« Les joueurs nous ont donné mandat de maintenir notre position ! »

Posté le 13.10.2016 à 12h06

Réélus le samedi 8 octobre pour un sixième mandat consécutifs en qualité de coprésidents de l’Union Nationale des Footballeurs Professionnels, Philippe Piat et Sylvain Kastendeuch, forts du soutien des joueurs qui ne se dément pas et du mandat obtenu pour maintenir la position qui fut la leur lors de l’AG de la LFP, entendent bien que leur syndicat tienne son rang pour continuer à peser sur l’avenir du football professionnel en France. Entretien à deux voix et à l’unisson, publié sur le site News Tank Football

« Vous avez été réélus à l’unanimité, qu’est-ce que cela signifie pour vous ? »

CDD

Sylvain Kastendeuch : « C’est l’ensemble du Comité directeur qui a été élu à l’unanimité, pas seulement les deux présidents, et je pense, Philippe en conviendra, qu’il faut le souligner. Au moment de l’élection, la satisfaction est réelle, pourquoi s’en cacher ? Mais l’unanimité n’est pas une fin en soi, même si elle nous conforte pleinement dans nos choix et témoigne de la confiance que nous pouvons inspirer à nos adhérents. C’est un moteur pour les deux années à venir, pas une récompense au terme de notre précédent mandat. Dans le football, nous avons appris qu’il n’est jamais possible de se reposer sur ses lauriers, même fraîchement coupés. Cela n’a jamais été dans nos habitudes, de toutes les façons, et ce serait une erreur compte tenu des circonstances et de l’ambiance générale. Il n’est pas étonnant, à ce titre, que les joueurs, que nos délégués-clubs aient participé, plus nombreux qu’à l’ordinaire, à notre Assemblée générale. Près de 100 joueurs en activité, je n’avais jamais vu cela… »

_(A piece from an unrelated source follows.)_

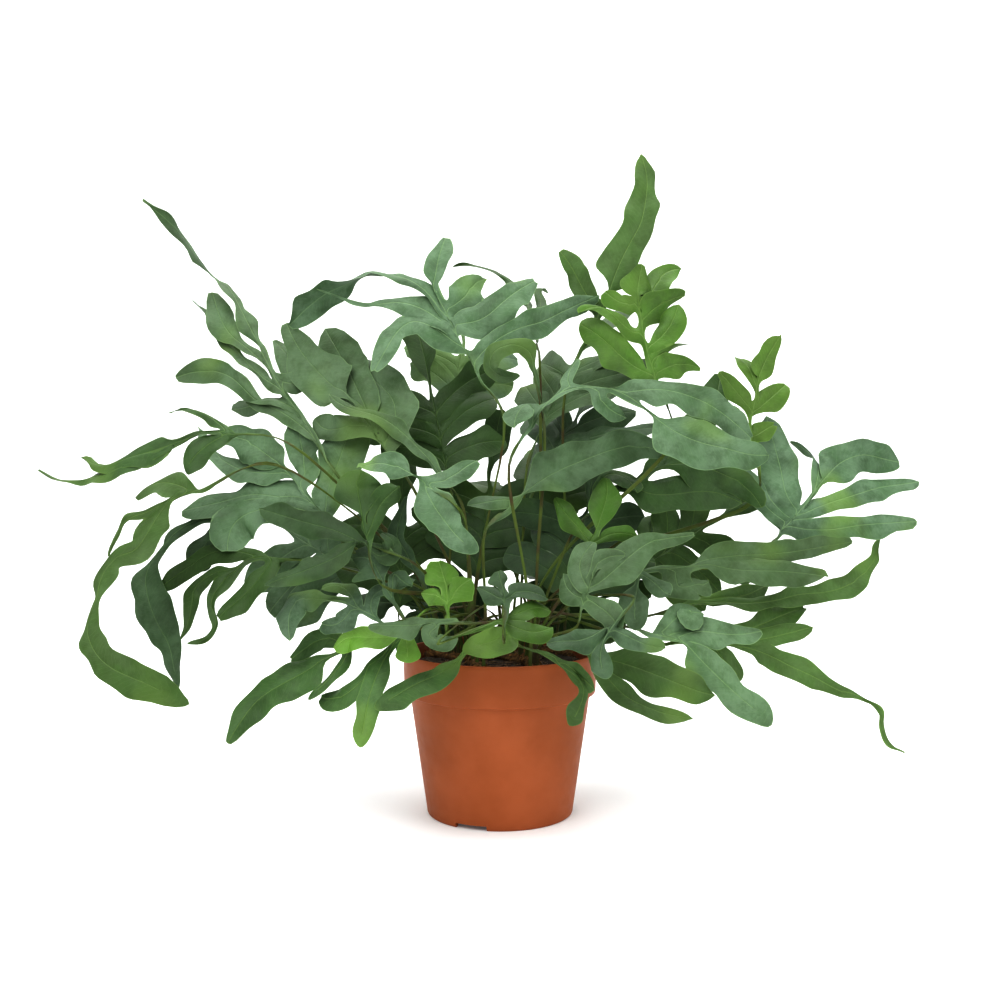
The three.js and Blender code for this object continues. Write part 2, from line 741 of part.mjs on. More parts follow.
    lobes: [
      lobe(
        0,
        "right",
        [[302, 279], [326, 279], [352, 283], [378, 285], [410, 287]],
        [20, 20, 21, 19, 0],
        [0, 15],
        6,
      ),
      lobe(
        1,
        "right",
        [[320, 304], [346, 312], [372, 320], [394, 323], [411, 326]],
        [20, 20, 22, 21, 6],
        [0, -10],
        0,
      ),
      lobe(0, "left", [[262, 300], [246, 320], [230, 344]], [18, 26, 0], [0, -20], -8),
      lobe(1, "left", [[281, 312], [275, 336], [268, 362], [260, 391]], [28, 36, 32, 0], [0, -10], -4),
      lobe(3, "left", [[310, 344], [298, 358], [283, 365]], [12, 12, 0], [0, 130], -16),
    ],
    tip: tip([[334, 345], [356, 352], [376, 348], [391, 345]], [36, 34, 24, 12], [0, 35]),
  },
  {
    name: "frond_right_wavy_narrow", tone: GREEN, faces: [8, 40], depth: 30,
    rachis: [[170, 200], [190, 205], [212, 207]],
    lobes: [
      lobe(0, "left", [[232, 212], [250, 218], [266, 226]], [13, 15, 0], [0, 60], -14),
    ],
    tip: tip(
      [[240, 206], [268, 208], [296, 215], [322, 217], [346, 226], [362, 240], [370, 256], [374, 273]],
      [12, 16, 20, 16, 22, 14, 6, 0],
      [0, 20],
    ),
  },
  {
    name: "frond_lower_right_olive", tone: GREEN, faces: [8, 34], depth: 36,
    rachis: [[176, 166], [200, 166], [222, 165], [242, 162]],
    lobes: [
      lobe(1, "left", [[240, 178], [262, 187], [280, 195], [299, 202]], [16, 24, 24, 8], [0, 0], 0),
      lobe(2, "left", [[262, 171], [286, 177], [309, 183]], [16, 21, 8], [0, 20], 14),
      lobe(1, "right", [[222, 148], [232, 138], [237, 128]], [20, 14, 0], [0, 0], -10),
    ],
    tip: tip(
      [
        [264, 155], [288, 143], [312, 132], [334, 120], [357, 113], [373, 99], [380, 82], [386, 67],
        [402, 56],
      ],
      [20, 18, 17, 13, 4, 4, 4, 3, 0],
      [0, 70],
    ),
  },
  {
    name: "frond_lower_right_pointed", tone: BLUE, faces: [8, 36], depth: 70,
    rachis: [[150, 176], [166, 172], [182, 166]],
    lobes: [
      lobe(1, "left", [[196, 178], [216, 176], [238, 175], [258, 179]], [24, 24, 18, 0], [0, 0], -4),
      lobe(0, "left", [[172, 190], [186, 200], [190, 180]], [18, 26, 0], [0, 0], 12),
    ],
    tip: tip([[200, 148], [218, 130], [240, 110], [270, 86]], [26, 26, 22, 0], [0, 15]),
  },
  {
    name: "frond_rim_right_pair", tone: GREEN, faces: [2, 36], depth: 92,
    rachis: [[86, 158], [97, 152]],
    lobes: [
      lobe(
        0,
        "right",
        [[108, 130], [122, 115], [142, 104], [164, 96], [192, 91]],
        [12, 19, 20, 17, 0],
        [0, -15],
        4,
      ),
    ],
    tip: tip(
      [[122, 146], [148, 137], [174, 127], [198, 118], [213, 115]],
      [26, 30, 27, 20, 7],
      [0, 10],
      14,
    ),
  },
  {
    name: "frond_rim_right_blue", tone: BLUE, faces: [0, 40], depth: 122,
    rachis: [[104, 184], [98, 176], [93, 167]],
    lobes: [
      lobe(0, "right", [[80, 172], [66, 168], [52, 168], [36, 166]], [16, 22, 18, 0], [0, 0], 8),
      lobe(0, "left", [[118, 172], [134, 164], [156, 160]], [16, 16, 0], [0, 0], 0),
    ],
    tip: tip([[89, 152], [90, 142], [91, 132]], [20, 22, 10], [0, 0], 6),
  },
  {
    name: "frond_rim_small_right", tone: GREEN, faces: [0, 30], depth: 98,
    rachis: [[42, 156], [54, 152], [64, 146]],
    lobes: [lobe(1, "right", [[80, 128], [82, 113], [77, 99], [67, 82]], [8, 10, 13, 0], [0, 0], 10)],
    tip: tip([[76, 137], [87, 127], [94, 120]], [14, 15, 6], [0, 30], 0),
  },
  {
    name: "frond_rim_left", tone: GREEN, faces: [-4, 36], depth: 84,
    rachis: [[-24, 163], [-33, 157], [-41, 149]],
    lobes: [],
    tip: tip([[-58, 137], [-80, 127], [-103, 114], [-123, 101]], [18, 21, 22, 0], [0, 10], 12),
  },
  {
    name: "frond_hanging_left_cross", tone: GREEN, faces: [-8, 34], depth: 96,
    rachis: [[-96, 172], [-106, 163], [-113, 152]],
    lobes: [
      lobe(
        0,
        "right",
        [[-128, 138], [-146, 120], [-162, 111], [-177, 113]],
        [12, 18, 20, 0],
        [0, 0],
        -14,
      ),
    ],
    tip: tip(
      [[-120, 138], [-127, 120], [-132, 100], [-135, 82], [-138, 64]],
      [17, 20, 19, 17, 0],
      [0, -10],
      8,
    ),
  },
  {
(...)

Philippe Piat : « Même si nous étions trois fois plus nombreux, le 27 novembre 1972 à Versailles, lorsque les dirigeants voulaient remettre en cause le contrat à durée librement déterminé et qu’il avait fallu passer par la seule grève des footballeurs en France pour l’imposer définitivement, cette présence massive est rassurante et tord le cou à l’image des footballeurs que l’on aime à colporter, et qui, nous le savons pour les côtoyer au quotidien, ne repose sur rien de concret et fait de l’exception la règle. La solidarité n’est pas un vain mot dans notre profession, c’est une première chose. Les joueurs, tous les joueurs, s’intéressent aussi à leur métier, veulent préserver leurs conditions de travail, savent – puisque les frontières ont explosé et que beaucoup d’entre eux ont connu ou ont partagé avec d’anciens coéquipiers de mauvaises expériences à l’étranger – que le statut du footballeur, chez nous, n’a pas d’égal dans le monde, que notre charte est partout citée en exemple dès que l’on évoque les conventions collectives, que l’UNFP veille au respect des contrat, que les salaires sont versés… Je mettrais cette forte participation à notre AG, au-delà de l’actualité comme le soulignait fort justement Sylvain, en corrélation avec nos 94 pour cent d’adhésion, la saison passée. Dans un pays où la désertification syndicale est vécue comme une fatalité, les footballeurs, par leur volonté de s’unir et de défendre ensemble leurs droits, donnent le bon exemple et prouvent, une fois encore, que l’on se trompe sur eux. »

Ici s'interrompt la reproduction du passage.